5) Was your first book self or traditionally published, and how did you go about making that decision?

I am sure everyone has their own method of working to their best potential. I like to write from 6 am until 8 am nearly every day and it is a habit or maybe an addiction. I then have my day free for family and friends and, if I have time, I edit and prettify the text in the afternoons. 

6) Do you have any tips for other first time authors?

I always, always have a notebook or use my mobile to capture any ideas that fly into my head at odd moments… or a snatch of a conversation… sometimes waking from a dream, I write in the dark on my bedside notepad!

Tell us about your first…

7) Book you bought

The first book I bought for myself, rather than those bought for me, was ‘Lorna Doone’. I spent my aforementioned prize money on a delicious turquoise leather-bound edition. It was the first in a special classic collection and I was determined to buy them all. The next was a jolly red leather edition of Father Brown’s Stories and then… I must have given up… or the series floundered… but I do still have them both and love them dearly.

8) Memory

Looking up at a pattern of apple leaves and branches outlined against a shimmering blue sky. I am told my pram used to be parked under a large apple tree so maybe I could have been a second Newton if only I had been mathematically minded. As it is, I love blue skies so much that I went to live on the Cote d’Azur when I was twenty-one

9) Person you fell in love with

I am not sure if it was love or infatuation but he was an assistant golf pro who looked like James Dean and rode a motor bike. Naturally, my parents forbade me to go anywhere with him off the golf course. So, I jumped on the back of his bike one evening and went to Southend-on-Sea. He turned out to be surprisingly gentlemanly and treated me to an ice cream and returned me home. It was some time before I realised he had only been after my high handicap for mixed foursome competitions!  

10)  Holiday you went on

My unusual parents decided to board a boat in Newcastle (I think) and cross the North Sea to Norway for a skiing holiday. It was an extraordinary trip and I learnt to go up mountains with reindeer skins strapped to my very long narrow skis and cross over vast frozen lakes. I don’t remember much downhill skiing, except once when I had lost my right ski in a ravine and was rescued by Olaf who put me on his shoulders and ski-ed back down to the village, ducking low beneath snow-laden branches in a pine forest.  I was seven. 

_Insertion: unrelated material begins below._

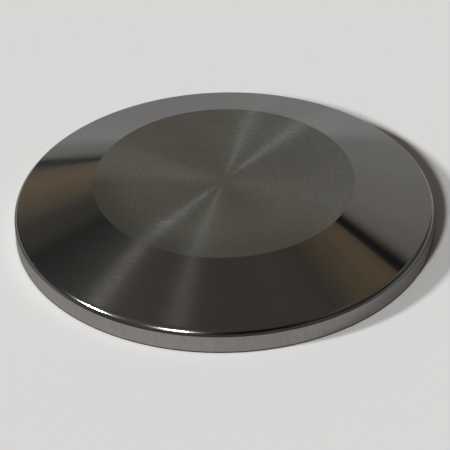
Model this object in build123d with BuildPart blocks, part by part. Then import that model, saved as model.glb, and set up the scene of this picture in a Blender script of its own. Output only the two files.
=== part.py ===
from build123d import *
from math import radians, tan
import os

# Sanitary clamp end cap, turned from one piece of bar.
# Millimetres. The sealing face lies on z = 0, and +Z runs along the axis to the outer face.

# Driving dimensions
flange_diameter = 50.4      # across the rim wall
overall_thickness = 6.35    # sealing face to outer face
rim_thickness = 2.87        # sealing face to the corner where the rim wall and the shoulder meet
shoulder_angle = 20.0       # degrees, slope of the shoulder that the clamp draws down on
rim_edge_radius = 0.8       # round between the rim wall and the shoulder
foot_edge_radius = 0.2      # round at the foot of the rim wall
outer_edge_radius = 0.15    # round between the shoulder and the outer face
groove_inset = 3.4          # rim wall to the middle of the gasket groove
groove_radius = 1.6         # half-round groove for the gasket's bead
groove_lip_radius = 0.15    # round on each lip of the groove

# Sizes that follow
flange_radius = flange_diameter / 2
shoulder_run = (overall_thickness - rim_thickness) / tan(radians(shoulder_angle))
outer_face_radius = flange_radius - shoulder_run
groove_centre_radius = flange_radius - groove_inset

# The half section stands on the XZ plane with its inner side on the axis
with BuildPart() as end_cap:
    with BuildSketch(Plane.XZ) as half_section:
        with BuildLine():
            Polyline(
                (0, 0),
                (flange_radius, 0),
                (flange_radius, rim_thickness),
                (outer_face_radius, overall_thickness),
                (0, overall_thickness),
                close=True,
            )
        make_face()

        foot_corner, rim_corner = half_section.vertices().group_by(Axis.X)[-1].sort_by(Axis.Y)
        outer_corner = half_section.vertices().group_by(Axis.Y)[-1].sort_by(Axis.X)[-1]
        fillet(rim_corner, radius=rim_edge_radius)
        fillet(foot_corner, radius=foot_edge_radius)
        fillet(outer_corner, radius=outer_edge_radius)

        # The gasket's bead seats in a half-round groove cut into the sealing face
        with Locations((groove_centre_radius, 0)):
            Circle(groove_radius, mode=Mode.SUBTRACT)
        groove_lips = half_section.vertices().group_by(Axis.Y)[0].sort_by(Axis.X)[1:3]
        fillet(groove_lips, radius=groove_lip_radius)
    revolve(axis=Axis.Z)

end_cap.part.label = "end_cap"

os.makedirs("parts", exist_ok=True)
export_step(end_cap.part, "parts/end_cap.step")
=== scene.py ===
import bpy
from math import cos, pi, radians, sin
from mathutils import Matrix, Vector


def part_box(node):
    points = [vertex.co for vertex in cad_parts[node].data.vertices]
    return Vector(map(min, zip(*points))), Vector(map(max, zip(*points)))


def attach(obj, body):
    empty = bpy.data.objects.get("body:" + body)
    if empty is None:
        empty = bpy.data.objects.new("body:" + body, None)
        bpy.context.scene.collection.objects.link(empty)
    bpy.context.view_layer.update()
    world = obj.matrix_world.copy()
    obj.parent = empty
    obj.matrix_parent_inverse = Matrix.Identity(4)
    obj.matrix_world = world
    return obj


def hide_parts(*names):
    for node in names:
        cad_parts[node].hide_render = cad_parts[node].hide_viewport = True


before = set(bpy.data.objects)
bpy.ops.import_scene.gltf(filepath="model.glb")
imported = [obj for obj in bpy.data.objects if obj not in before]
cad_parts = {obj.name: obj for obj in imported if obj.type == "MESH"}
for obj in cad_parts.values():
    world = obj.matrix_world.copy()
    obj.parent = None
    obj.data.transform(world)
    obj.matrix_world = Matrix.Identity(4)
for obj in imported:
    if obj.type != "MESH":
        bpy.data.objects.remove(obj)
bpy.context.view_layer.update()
capLow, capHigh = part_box("end_cap")


def opaque(colour):
    return (*colour, 1)


class Wire:  # one output socket, so that maths on it reads as maths
    def __init__(self, tree, socket):
        self.tree = tree
        self.socket = socket

    def math(self, operation, *others):
        values = dict(enumerate((self, *others)))
        return self.tree.node("ShaderNodeMath", {"operation": operation}, values)

    def ramp(self, low, high):  # 0 below low, 1 above high, smooth between
        settings = {"clamp": True, "interpolation_type": "SMOOTHSTEP"}
        rampIn = {"Value": self, "From Min": low, "From Max": high}
        return self.tree.node("ShaderNodeMapRange", settings, rampIn, "Result")

    def fall(self, low, high):  # 1 below low, 0 above high, smooth between
        return 1 - self.ramp(low, high)

    def __neg__(self):
        return self.math("MULTIPLY", -1)

    def __add__(self, other):
        return self.math("ADD", other)

    def __radd__(self, other):
        return self.math("ADD", other)

    def __sub__(self, other):
        return self.math("SUBTRACT", other)

    def __rsub__(self, other):
        return self.tree.node("ShaderNodeMath", {"operation": "SUBTRACT"}, {0: other, 1: self})

    def __mul__(self, other):
        return self.math("MULTIPLY", other)

    def __rmul__(self, other):
        return self.math("MULTIPLY", other)

    def __truediv__(self, other):
        return self.math("DIVIDE", other)

    def __gt__(self, other):
        return self.math("GREATER_THAN", other)

    def __lt__(self, other):
        return self.math("LESS_THAN", other)


class Tree:  # a node tree of any kind, with one way to add a node
    def __init__(self, nodeTree):
        self.nodeTree = nodeTree

    def node(self, kind, settings=None, sockets=None, output=0):
        made = self.nodeTree.nodes.new(kind)
        for name, value in (settings or {}).items():
            if name == "stops":
                self.setStops(made.color_ramp, value)
            elif name == "items":
                for _ in range(value - len(made.index_switch_items)):
                    made.index_switch_items.new()
            else:
                setattr(made, name, value)
        self.feed(made, sockets or {})
        return Wire(self, self.find(made.outputs, output))

    def feed(self, made, sockets):  # a wire is linked, anything else is the socket's own value
        for name, value in sockets.items():
            target = self.find(made.inputs, name)
            if isinstance(value, Wire):
                self.nodeTree.links.new(value.socket, target)
            else:
                target.default_value = value

    def find(self, sockets, name):
        if isinstance(name, int):
            return sockets[name]
        return next(s for s in sockets if name in (s.identifier, s.name) and s.enabled)

    def setStops(self, ramp, stops):
        while len(ramp.elements) < len(stops):
            ramp.elements.new(0.5)
        for element, (place, colour) in zip(ramp.elements, stops):
            element.position = place
            element.color = opaque(colour)

    def part(self, vector, axis):
        return self.node("ShaderNodeSeparateXYZ", None, {"Vector": vector}, axis)

    def vectors(self, operation, first, second, output="Vector"):
        return self.node("ShaderNodeVectorMath", {"operation": operation}, {0: first, 1: second}, output)

    def scaled(self, vector, scale):
        scaleIn = {0: vector, "Scale": scale}
        return self.node("ShaderNodeVectorMath", {"operation": "SCALE"}, scaleIn, "Vector")

    def colourAt(self, value, stops):
        return self.node("ShaderNodeValToRGB", {"stops": stops}, {"Fac": value}, "Color")

    def noise(self, place, scale, detail, roughness):  # uneven, round 0
        noiseIn = {"Vector": place, "Scale": scale, "Detail": detail, "Roughness": roughness}
        return self.node("ShaderNodeTexNoise", {"noise_dimensions": "3D"}, noiseIn, "Fac") - 0.5

    def mixColour(self, factor, first, second):  # each colour is a wire or three numbers
        first, second = (c if isinstance(c, Wire) else opaque(c) for c in (first, second))
        mixIn = {"Factor_Float": factor, "A_Color": first, "B_Color": second}
        return self.node("ShaderNodeMix", {"data_type": "RGBA"}, mixIn, "Result_Color")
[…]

Thank you so much Kate for answering my questions. What a fabulous sounding first holiday, and love the story about your first love!

Author Bio

Kate Fitzroy has two lives. One in a flinty Victorian cottage in Newmarket, where she awakes to the clatter of horses' hooves as strings of racehorses pass early each morning. Kate's other life is played out in a Napoleonic manor set in a sleepy village amongst the vineyards of the Loire valley. 

Her life has not always been so blissful. Widowed at the age of twenty-one, already with two children to love and protect, she fought her way up as hard a path as any of her heroines. Now happily married and surrounded by a large, loving family, Kate enjoys every moment of every day... CARPE DIEM... TEMPUS FUGIT.... or should that be CARPE MOMENTUM?

Kate on Twitter
Kate on Amazon

1 comment:

  1. Wow... opening this email was a Monday morning surprise! I must have completed this questionnaire some while ago, so I was interested to read my replies. All so true... sweet rather than bitter. My early sunny years came to grief when I was 21 and widowed with two children. But... all is nearly well again now. Thank you, Rachel for making me reflect about my own life this Monday morning.